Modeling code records
----

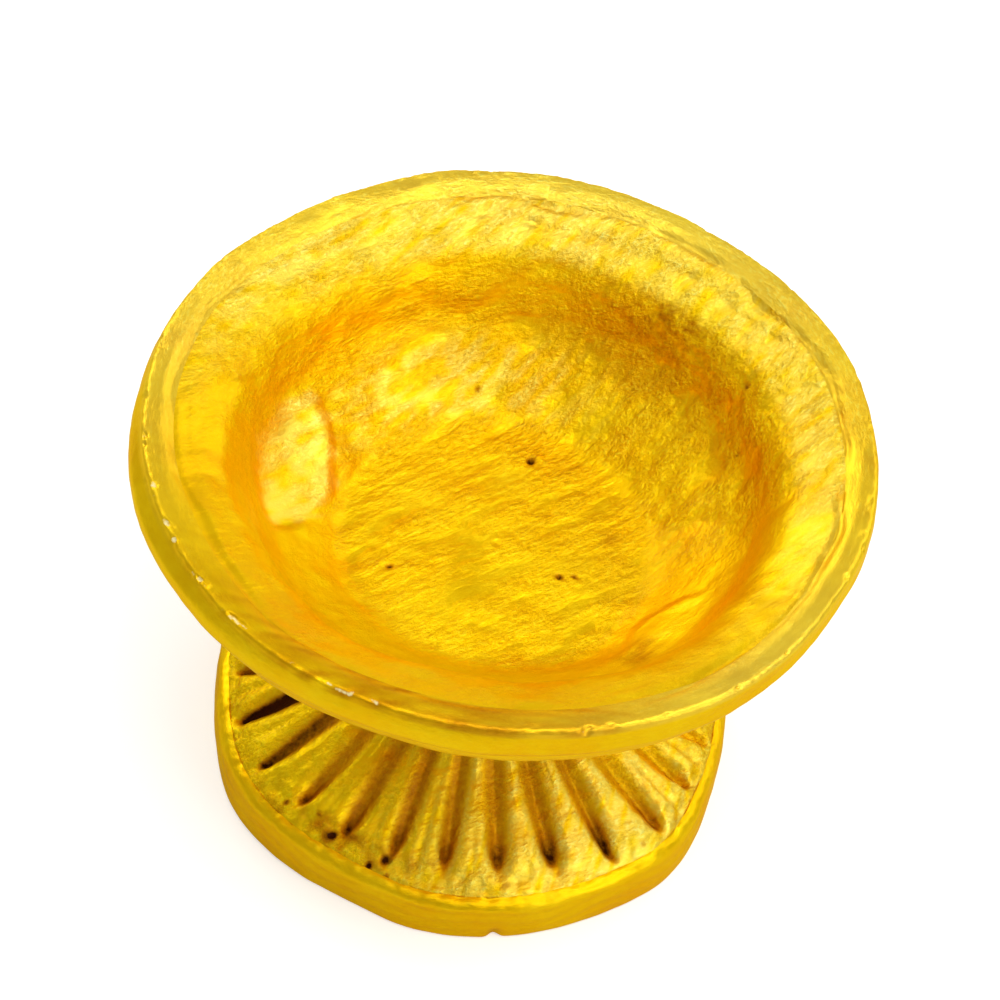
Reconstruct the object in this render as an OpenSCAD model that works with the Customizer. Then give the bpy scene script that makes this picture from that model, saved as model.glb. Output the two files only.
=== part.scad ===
// Stemmed clay diya: a wide flanged dish luted onto a hollow, fluted foot.
// The dish has a coil laid round its edge, and the foot has a plain strip round its base.
// Millimetres, +Z up. The origin is the centre of the circle that the lamp stands on.

/* [Overall] */
// Diameter of the dish across the sharp edge of its rim
rim_d = 70; // [58:0.5:86]
// Diameter of the base, outside its strip
foot_d = 53; // [43:0.5:62]
// Height of the foot, up to the slip under the dish
foot_h = 22.5; // [18.5:0.25:30]

/* [Dish] */
// Depth from the rim to the floor
dish_depth = 16; // [13:0.5:20]
// Thickness of the clay under the floor
floor_t = 5; // [4:0.25:7]
// Diameter of the flat floor
floor_d = 31.4; // [24:0.2:36]
// Height of the small step round the floor
floor_step = 0.5; // [0.2:0.1:1]
// Rise of the sloping bottom, from the floor to the foot of the wall
turn_rise = 7; // [5:0.25:8.5]
// How far the steep wall leans in, from the shoulder down to the sloping bottom
wall_lean = 2.3; // [1:0.1:3]
// Width of the flange, from the rim coil to the shoulder
flange_w = 5.2; // [4:0.1:6.5]
// Fall of the flange from the groove beside the rim to the shoulder
flange_fall = 2.5; // [1:0.1:3]
// Outward bow of the underside
belly = 1.6; // [0.5:0.1:2.5]

/* [Rim coil] */
// Width of the coil on top
coil_w = 3; // [2:0.1:4.5]
// Height of the coil
coil_h = 4; // [3:0.1:5.5]
// Depth of the groove between the coil and the flange
groove_d = 0.6; // [0.3:0.1:1]
// How far the outside of the coil swells past the rim's edge
swell = 0.6; // [0:0.1:1.2]

/* [Foot] */
// Diameter of the neck
neck_d = 22.6; // [19:0.2:26]
// Slope of the skirt above the horizontal, in degrees
skirt_slope = 30; // [24:1:36]
// Radius of the sweep from the skirt up into the neck
sweep_r = 9; // [5:0.5:10]
// Width of the ring of clay that the foot stands on, without its strip
stand_w = 4.4; // [3:0.2:6]
// Thickness of the skirt's wall
skirt_t = 4; // [3:0.1:5]
// Diameter of the flat roof of the hollow under the foot
roof_d = 18; // [12:0.5:20]

/* [Flutes] */
// Number of deep flutes round the skirt
flutes = 26; // [12:1:30]
// Turn of the first deep flute from +X, in degrees
flute_turn = 5.6; // [0:0.1:30]
// Width of a deep flute at the base
flute_w = 2.6; // [1.8:0.1:3.2]
// Depth of a deep flute at the base
flute_depth = 0.9; // [0.6:0.05:1.1]
// Depth of a deep flute at the top of the skirt
flute_neck_depth = 0.5; // [0.3:0.05:0.6]
// Width of the shallow flute between two deep ones
fine_w = 1.4; // [0.8:0.1:2]
// Depth of the shallow flute
fine_depth = 0.3; // [0.2:0.05:0.5]
// Distance that the flutes stop short of the strip
run_out = 1.4; // [0.5:0.1:3]

/* [Base strip] */
// Height of the strip
strip_h = 5.4; // [4:0.1:7]
// Thickness of the strip
strip_t = 1.2; // [0.8:0.1:2]
// Size of the nick in the strip's lower edge, where its two ends meet
nick = 1.2; // [0.4:0.1:2]
// Direction of the nick from +X, in degrees
nick_turn = 282; // [0:1:359]

/* [Neck joint] */
// Thickness of the slip between the dish and the foot
slip_t = 1.5; // [0.8:0.1:2.5]
// How far the slip squeezes out round the neck
squeeze = 0.9; // [0.4:0.1:1.5]
// Diameter and length of the peg under the dish
peg_d = 12; // [9:0.2:14]
peg_len = 7; // [5:0.25:8]
// Gap between the peg and the sides of its socket, and below its end
peg_gap = 0.25; // [0.1:0.05:0.5]

/* [Hidden] */
$fn = 120;
BORE_FN = 48; // sides of the peg and its socket
PAST = 1; // how far a cutter runs past the face that it opens

gold = [0.91, 0.72, 0.05];
deep_gold = [0.84, 0.6, 0.04];

seat_z = foot_h + slip_t; // flat underside of the dish, where the slip is
floor_z = seat_z + floor_t;
turn_z = floor_z + turn_rise;
rim_z = floor_z + dish_depth;
groove_z = rim_z - groove_d;
shoulder_z = groove_z - flange_fall;
coil_base_z = rim_z - coil_h;

rim_r = rim_d / 2;
coil_in_r = rim_r - coil_w;
shoulder_r = coil_in_r - flange_w;
turn_r = shoulder_r - wall_lean;
floor_r = floor_d / 2;
neck_r = neck_d / 2;
peg_r = peg_d / 2;
skirt_r = foot_d / 2 - strip_t;
hollow_r = skirt_r - stand_w;

// The skirt is a straight cone that meets the neck in a sweep of sweep_r.
corner_z = strip_h + (skirt_r - neck_r) * tan(skirt_slope);
sweep_reach = sweep_r * tan((90 - skirt_slope) / 2);
sweep_c = [neck_r + sweep_r, corner_z + sweep_reach];
skirt_len = (skirt_r - neck_r) / cos(skirt_slope) - sweep_reach;

// The hollow's cone lies skirt_t inside the skirt.
hollow_base_z = strip_h + stand_w * tan(skirt_slope) - skirt_t / cos(skirt_slope);
roof_z = hollow_base_z + (hollow_r - roof_d / 2) * tan(skirt_slope);

// Points of a shallow curve from a to b that bows to the right of the way there by s.
function bow(a, b, s, n = 8) =
    let (d = b - a, side = [d[1], -d[0]] / norm(d))
    [for (i = [0:n]) let (t = i / n) a + d * t + side * 4 * s * t * (1 - t)];

// Points of an arc round c, from angle from to angle to.
function arc(c, r, from, to, n = 10) =
    [for (i = [0:n]) let (a = from + (to - from) * i / n) c + r * [cos(a), sin(a)]];

// The pan: a floor, a sloping bottom, a steep wall and a flange, with the peg below.
module dish() {
    edge = [rim_r - 0.3, coil_base_z];
    turn_under = edge - [1.6, 2.4];
    color(gold) {
        rotate_extrude()
            polygon(concat(
                [[0, seat_z], [neck_r, seat_z]],
                bow([neck_r, seat_z], turn_under, belly),
                bow(turn_under, edge, 0.4, 5),
                [[coil_in_r, coil_base_z], [coil_in_r, groove_z]],
                bow([shoulder_r, shoulder_z] + [0.8, 0.35], [shoulder_r, shoulder_z] - [0.5, 1.3], -0.3, 5),
                bow([turn_r, turn_z], [floor_r, floor_z + floor_step], -0.4),
                [[floor_r - floor_step, floor_z], [0, floor_z]]
            ));
        translate([0, 0, seat_z - peg_len])
            cylinder(h = peg_len + PAST, r = peg_r, $fn = BORE_FN);
    }
}

// The coil on the dish's edge: its top is the rim, and a groove parts it from the flange.
module rim_coil() {
    widest = [rim_r + swell, coil_base_z + coil_h / 4];
    color(gold)
        rotate_extrude()
            polygon(concat(
                [[coil_in_r, coil_base_z], [rim_r - 0.3, coil_base_z]],
                bow([rim_r - 0.3, coil_base_z], widest, 0.1, 4),
                bow(widest, [rim_r, rim_z], 0.15, 6),
                bow([coil_in_r + 0.8, rim_z - 0.05], [coil_in_r, groove_z], 0.15, 4)
            ));
}

// The slip that bonds the dish to the foot, squeezed out round the neck as a bead.
module neck_slip() {
    color(deep_gold)
        rotate_extrude()
            polygon(concat(
                [[peg_r, seat_z], [peg_r, foot_h]],
                bow([neck_r, foot_h], [neck_r, seat_z], squeeze)
            ));
}

// The bar that a flute is gouged out with, along the skirt at azimuth 0: a vee in section.
// It bites less towards the neck, so the flute narrows there as the skirt does.
module gouge(width, depth, neck_depth) {
    tall = 3; // how many times deeper the bar is than its bite
    length = skirt_len - run_out;
    tilt = atan((depth - neck_depth) / length);
    translate([skirt_r, 0, strip_h])
        rotate([0, skirt_slope - 90, 0])
            translate([-depth, 0, run_out])
                rotate([0, tilt, 0])
                    linear_extrude(height = length)
                        polygon(tall * [[0, 0], [depth, width / 2], [depth, -width / 2]]);
}

// The body of the foot before it is fluted: neck, sweep, skirt and standing ring.
module foot_blank() {
    rotate_extrude()
        polygon(concat(
            [[0, roof_z], [roof_d / 2, roof_z], [hollow_r, hollow_base_z], [hollow_r, 0]],
            [[skirt_r, 0], [skirt_r, strip_h]],
            arc(sweep_c, sweep_r, 270 - skirt_slope, 180),
            [[neck_r, foot_h], [0, foot_h]]
        ));
}

// The pedestal, with deep flutes and a shallow one between each two, and the peg's socket.
module fluted_foot() {
    step = 360 / flutes;
    color(gold)
        difference() {
            foot_blank();
            translate([0, 0, seat_z - peg_len - peg_gap])
                cylinder(h = peg_len + PAST, r = peg_r + peg_gap, $fn = BORE_FN);
            for (i = [0:flutes - 1]) {
                rotate(flute_turn + i * step)
                    gouge(flute_w, flute_depth, flute_neck_depth);
                rotate(flute_turn + (i + 0.5) * step)
                    gouge(fine_w, fine_depth, fine_depth);
            }
        }
}

// The plain strip wrapped round the base, with a nick below where its ends meet.
module base_strip() {
    outer_r = foot_d / 2;
    color(deep_gold)
        difference() {
            rotate_extrude()
                polygon(concat(
                    [[skirt_r, strip_h], [skirt_r, 0], [outer_r - 0.2, 0]],
                    bow([outer_r - 0.1, 0.4], [outer_r - 0.1, strip_h - 1], 0.1, 5),
                    bow([outer_r - 0.1, strip_h - 1], [skirt_r, strip_h], 0.15, 5)
                ));
            rotate(nick_turn)
                translate([outer_r, 0, 0])
                    rotate(45)
                        cube([nick, nick, strip_h], center = true);
        }
}

dish();
rim_coil();
neck_slip();
fluted_foot();
base_strip();
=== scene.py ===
# %% [markdown]
# # A stemmed clay diya in gold paint
#
# This lamp is a small oil dish on a fluted foot. A potter made it in five lumps of clay: the dish,
# a coil laid round its edge, a smear of slip at the neck, the fluted foot, and a plain strip
# wrapped round the base. It was then painted all over with a metallic gold.
#
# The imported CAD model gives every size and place. It is round and true, and a hand-made lamp is
# not. So each piece is turned again here from the same outline, with enough points to press dents,
# flutes, pits and wavy edges into it.

import math

import bmesh
import bpy
import numpy as np
from mathutils import Matrix, Vector


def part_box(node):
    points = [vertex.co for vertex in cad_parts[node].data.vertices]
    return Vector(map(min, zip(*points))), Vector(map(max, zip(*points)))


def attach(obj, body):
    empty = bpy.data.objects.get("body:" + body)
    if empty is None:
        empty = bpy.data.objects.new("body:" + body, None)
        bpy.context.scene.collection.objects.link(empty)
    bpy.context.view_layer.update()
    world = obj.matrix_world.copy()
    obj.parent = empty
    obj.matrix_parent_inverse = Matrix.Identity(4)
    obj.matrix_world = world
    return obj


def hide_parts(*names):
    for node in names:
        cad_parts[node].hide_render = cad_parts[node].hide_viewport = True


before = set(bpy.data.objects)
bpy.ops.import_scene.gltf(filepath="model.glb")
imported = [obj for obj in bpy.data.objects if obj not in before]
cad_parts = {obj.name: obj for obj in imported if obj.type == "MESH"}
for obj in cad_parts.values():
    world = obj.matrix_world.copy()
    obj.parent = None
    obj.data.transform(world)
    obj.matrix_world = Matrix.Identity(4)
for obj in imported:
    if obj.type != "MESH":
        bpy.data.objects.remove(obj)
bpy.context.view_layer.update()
MM = 0.001
print("CAD nodes:", sorted(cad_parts))

# %% [markdown]
# ## Sizes
#
# The boxes of the CAD nodes give the heights where the pieces meet, and the outer sizes. Only what
# a box can't show is given, such as the width of the flange. All of it is in millimetres,
# because a potter would measure this lamp so. The outlines turn to metres in one place, below.

# %% Measure the frame
def height(node, end):
    """The lowest (0) or highest (1) point of a CAD node, in millimetres."""
    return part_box(node)[end][2] / MM


def reach(node):
    """The outer radius of a CAD node, in millimetres."""
    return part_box(node)[1][0] / MM


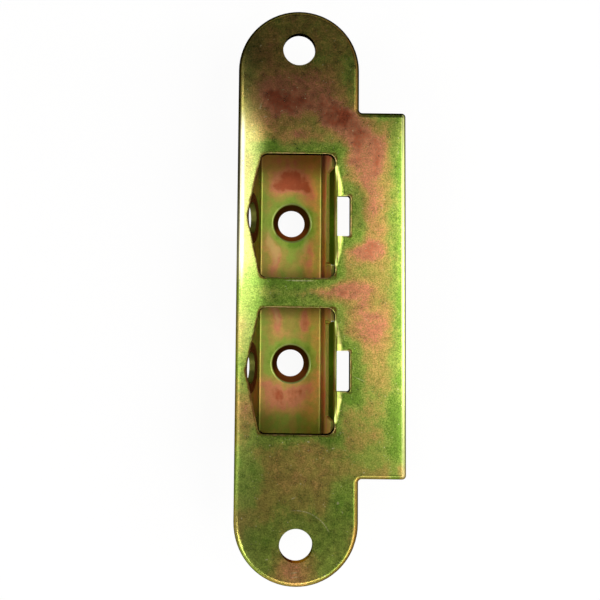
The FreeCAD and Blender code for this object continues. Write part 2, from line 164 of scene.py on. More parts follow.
def ramp(tree, value, stops):
    made = node(tree, "ShaderNodeValToRGB", {"Fac": value})
    elements = made.color_ramp.elements
    made.color_ramp.interpolation = "EASE"
    while len(elements) < len(stops):
        elements.new(0.5)
    for element, (place, colour) in zip(elements, stops):
        element.position = place
        element.color = colour
    return made.outputs[0]


def mixed(tree, factor, first, second, blend="MIX"):
    made = node(tree, "ShaderNodeMix", data_type="RGBA", blend_type=blend)
    for name, given in (("Factor_Float", factor), ("A_Color", first), ("B_Color", second)):
        socket = next(s for s in made.inputs if s.identifier == name)
        if isinstance(given, bpy.types.NodeSocket):
            tree.links.new(given, socket)
        else:
            socket.default_value = given
    return next(s for s in made.outputs if s.identifier == "Result_Color")


def shaded(tree, colour, brightness):
    """The colour times a number."""
    grey = node(tree, "ShaderNodeCombineColor", [brightness] * 3).outputs[0]
    return mixed(tree, 1.0, colour, grey, "MULTIPLY")


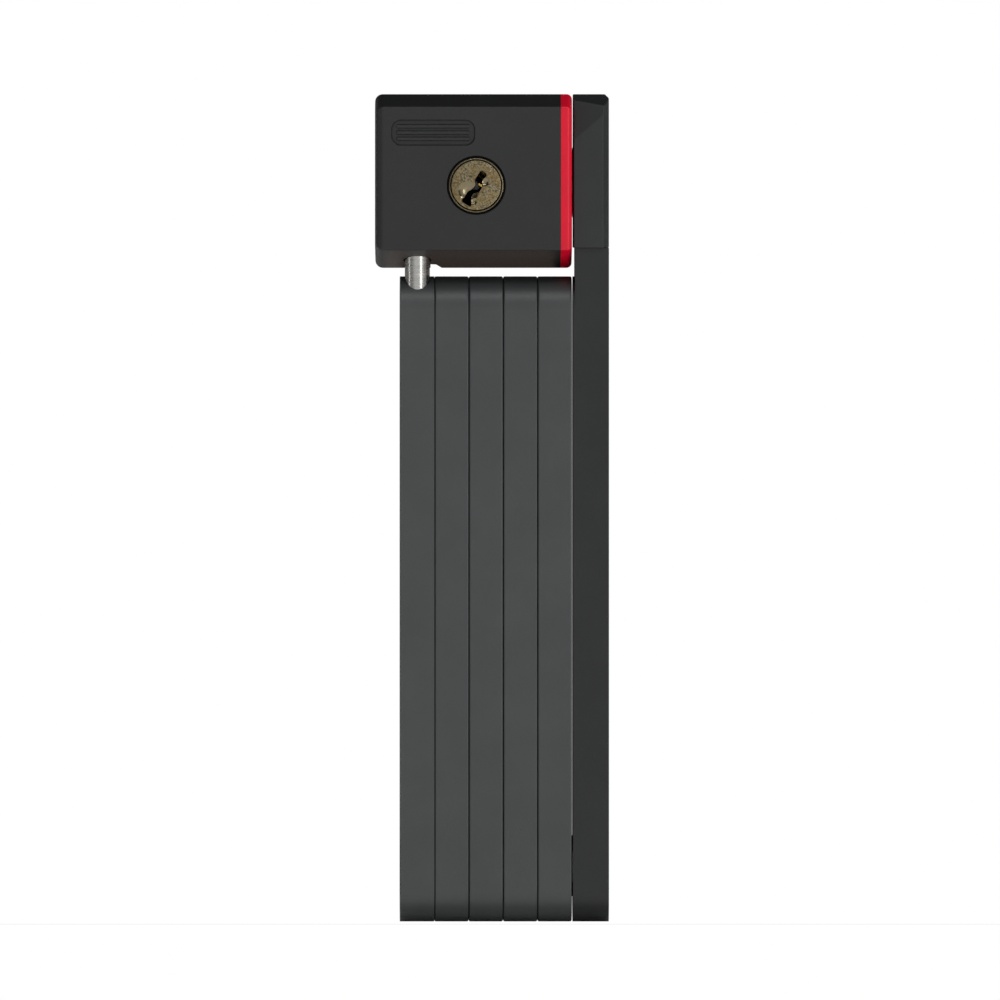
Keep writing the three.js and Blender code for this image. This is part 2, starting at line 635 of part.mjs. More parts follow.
const cylinderGroup = new THREE.Group()
cylinderGroup.position.set(cylinder.x, 0, cylinder.z)
cylinderGroup.rotation.y = CYLINDER_TILT
group.add(cylinderGroup)
place('cylinder_housing', makeHousing(), brass, cylinderGroup)
place('spring_cover', block(-BIBLE_HALF, BIBLE_HALF, firstChamber - 2, lastChamber + 2.4,
  BIBLE_TOP + SEAT, BIBLE_TOP + 0.8), brass, cylinderGroup)
place('cylinder_plug', makePlug(), brass, cylinderGroup)
place('cam', makeCam(), steel, cylinderGroup)
place('cam_screw', turned('y', [
  [0, camFront - 1.4], [1, camFront - 1.4], [1, camBack + SEAT],
  [2.2, camBack + SEAT], [2.2, camBack + 0.8], [0, camBack + 0.8],
], [0, 0], SMALL_ROUND), steel, cylinderGroup)
place('plug_clip', ring('y', 3.2 + SEAT, 6.8, barrelBack + RUN + SEAT, barrelBack + 0.95)
  .subtract(block(-1.2, 1.2, barrelBack, camFront, -8, 0)), springSteel, cylinderGroup)
for (let i = 0; i < PIN_COUNT; i += 1) {
  place(`key_pin_${i + 1}`, makeKeyPin(i), brass, cylinderGroup)
  place(`driver_pin_${i + 1}`, makeDriverPin(i), steel, cylinderGroup)
  place(`pin_spring_${i + 1}`, makePinSpring(i), springSteel, cylinderGroup)
}

place('latch', makeLatch(), steel)
place('latch_spring', spring([SPRING_X, springY], LATCH_SPRING_R, LATCH_SPRING_WIRE,
  latch.top + SEAT, springTop - SEAT, SPRING_TURNS), springSteel)
place('swivel_pin', makeSwivelPin(), steel)
place('swivel_ring', makeSwivelRing(), springSteel)
place('pin_dowel', dowelRod(), steel)

bars.forEach((_, i) => {
  place(`steel_bar_${i + 1}`, makeSteel(i), steel)
  place(`bar_sheath_${i + 1}`, makeSheath(i), i === bars.length - 1 ? headPlastic : coating)
})
for (let i = 0; i < bars.length - 1; i += 1) {
  place(`rivet_${i + 1}`, makeRivet(i), steel)
  place(`rivet_washer_${i + 1}`, makeWasher(i), springSteel)
}
place('head_cap', makeHeadCap(), headPlastic)
place('locking_stud', makeStud(), steel)

export default group
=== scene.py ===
"""Looks of a folding bike lock: lock body, folded bars, key cylinder and the stage they stand on."""
import math

import bmesh
import bpy
from bpy.props import FloatProperty, FloatVectorProperty, IntProperty, PointerProperty
from mathutils import Matrix, Vector


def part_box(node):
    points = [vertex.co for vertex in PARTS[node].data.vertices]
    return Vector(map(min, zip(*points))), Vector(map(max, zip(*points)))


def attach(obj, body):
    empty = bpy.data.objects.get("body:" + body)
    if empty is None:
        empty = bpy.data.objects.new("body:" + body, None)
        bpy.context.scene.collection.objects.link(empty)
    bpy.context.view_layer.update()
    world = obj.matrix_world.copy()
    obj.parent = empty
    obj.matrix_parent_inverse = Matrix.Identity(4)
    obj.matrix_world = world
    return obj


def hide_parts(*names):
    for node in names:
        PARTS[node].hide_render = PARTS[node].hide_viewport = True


bl_info = {
    "name": "Folding Bike Lock",
    "version": (1, 0, 0),
    "blender": (4, 5, 0),
    "location": "View3D > Sidebar > Bike Lock",
    "description": "Builds the finished look of a folding bike lock around its mechanical parts",
    "category": "Object",
}

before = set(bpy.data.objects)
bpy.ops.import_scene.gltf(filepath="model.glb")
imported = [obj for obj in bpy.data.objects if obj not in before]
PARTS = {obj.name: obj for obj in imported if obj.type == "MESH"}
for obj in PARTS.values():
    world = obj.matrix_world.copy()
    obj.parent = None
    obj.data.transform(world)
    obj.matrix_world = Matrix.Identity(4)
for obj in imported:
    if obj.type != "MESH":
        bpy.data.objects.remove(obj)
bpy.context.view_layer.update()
MM = 0.001


def centre_of(node):
    """Middle of a part's box, as x, y and z."""
    low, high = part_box(node)
    return [(a + b) / 2 for a, b in zip(low, high)]


SLEEVE_LOW, SLEEVE_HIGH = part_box("body_sleeve")
PLATE_LOW, PLATE_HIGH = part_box("end_cap")
HEAD_LOW, HEAD_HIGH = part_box("head_cap")
BAR_LOW, BAR_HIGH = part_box("bar_sheath_1")
LAST_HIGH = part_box("bar_sheath_6")[1]
LAST_STEEL_LOW, LAST_STEEL_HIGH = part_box("steel_bar_6")
PIN_LOW, PIN_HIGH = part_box("swivel_pin")
STUD_LOW, STUD_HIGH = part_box("locking_stud")
PLUG_LOW, PLUG_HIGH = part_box("cylinder_plug")

LOW_RIVET_Z = centre_of("rivet_1")[2]
HIGH_RIVET_Z = centre_of("rivet_2")[2]
STUD_Z = centre_of("locking_stud")[2]
PIN_X, PIN_Y, _ = centre_of("swivel_pin")
CYLINDER_X, _, CYLINDER_Z = centre_of("cam_screw")
AXIS = (CYLINDER_X, CYLINDER_Z)
CYLINDER_TILT = math.radians(32)
PIN_R = (PIN_HIGH.x - PIN_LOW.x) / 2
STUD_R = (STUD_HIGH.z - STUD_LOW.z) / 2
BODY_FRONT, BODY_BACK = SLEEVE_LOW.y, SLEEVE_HIGH.y
BODY_BOTTOM, BODY_TOP = SLEEVE_LOW.z, SLEEVE_HIGH.z
BAR_WIDTH = 7.6 * MM
LAST_LEFT = LAST_HIGH.x - BAR_WIDTH
SEAT = 0.1 * MM  # play between a coating or cover and the steel in it
SMOOTH_ANGLE = math.radians(32)
MERGE = 1e-7  # points closer than this are one point


# --- settings ---
def length(name, description, millimetres, low=0.0, high=300.0):
    return FloatProperty(name=name, description=description, default=millimetres * MM, min=low * MM,
                         max=high * MM, unit="LENGTH", subtype="DISTANCE", precision=5)


def colour(name, description, hexa):
    return FloatVectorProperty(name=name, description=description, default=linear(hexa), size=4,
                               min=0.0, max=1.0, subtype="COLOR")


def linear(hexa):
    """sRGB hex value as linear RGBA."""
    channels = [int(hexa[i:i + 2], 16) / 255 for i in (1, 3, 5)]
    return tuple(c / 12.92 if c <= 0.04045 else ((c + 0.055) / 1.055) ** 2.4 for c in channels) + (1.0,)


class LockBodySettings(bpy.types.PropertyGroup):
    end_round: length("End rounding", "Rounding of the body's left end", 1.7)
    edge_round: length("Edge rounding", "Rounding of the long edges of the body", 0.55)
    wall: length("Wall", "Wall of the body sleeve", 2.0)
    recess_depth: length("Recess depth", "Depth of the grip recess on the front", 0.5)
    rib_count: IntProperty(name="Ribs", description="Ribs in the grip recess", default=3, min=1, max=8)
    rib_width: length("Rib width", "Width of one rib", 0.95)
    plastic: colour("Body plastic", "Colour of the moulded body", "#1c1d1d")
    plate: colour("End plate", "Colour of the end plate", "#e4062d")


class BarSettings(bpy.types.PropertyGroup):
    corner: length("Corner radius", "Radius of the bar ends, seen from the side", 7.6)
    edge: length("Edge rounding", "Rounding of the coating's edges", 0.42)
    recess: length("Rivet recess", "Radius of the opening round a rivet head", 7.2)
    coat: length("End coating", "Coating on the narrow sides of the steel", 1.0)
    coating: colour("Coating", "Colour of the coating of the folded bars", "#343738")
    last_coating: colour("Last coating", "Colour of the coating of the last bar", "#1f2121")


class CylinderSettings(bpy.types.PropertyGroup):
    plug_radius: length("Plug radius", "Radius of the key plug", 5.65)
    nose_radius: length("Nose radius", "Radius of the ring round the plug", 6.15)
    barrel_radius: length("Barrel radius", "Radius of the cylinder inside the body", 8.0)
    dish: length("Dish radius", "Radius of the shallow dish beside the keyway", 2.3)
    face: colour("Plug face", "Colour of the nickel silver face", "#897e64")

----

* _Your goal_
Nothing beyond the lines starting at the line containing "its ends meet." and ending at the line containing "# flutes, pits and wavy edges into it." is to be reproduced; reproduce those lines exactly, both ends included.

* _Answer to the exercise_
// The plain strip wrapped round the base, with a nick below where its ends meet.
module base_strip() {
    outer_r = foot_d / 2;
    color(deep_gold)
        difference() {
            rotate_extrude()
                polygon(concat(
                    [[skirt_r, strip_h], [skirt_r, 0], [outer_r - 0.2, 0]],
                    bow([outer_r - 0.1, 0.4], [outer_r - 0.1, strip_h - 1], 0.1, 5),
                    bow([outer_r - 0.1, strip_h - 1], [skirt_r, strip_h], 0.15, 5)
                ));
            rotate(nick_turn)
                translate([outer_r, 0, 0])
                    rotate(45)
                        cube([nick, nick, strip_h], center = true);
        }
}

dish();
rim_coil();
neck_slip();
fluted_foot();
base_strip();
=== scene.py ===
# %% [markdown]
# # A stemmed clay diya in gold paint
#
# This lamp is a small oil dish on a fluted foot. A potter made it in five lumps of clay: the dish,
# a coil laid round its edge, a smear of slip at the neck, the fluted foot, and a plain strip
# wrapped round the base. It was then painted all over with a metallic gold.
#
# The imported CAD model gives every size and place. It is round and true, and a hand-made lamp is
# not. So each piece is turned again here from the same outline, with enough points to press dents,
# flutes, pits and wavy edges into it.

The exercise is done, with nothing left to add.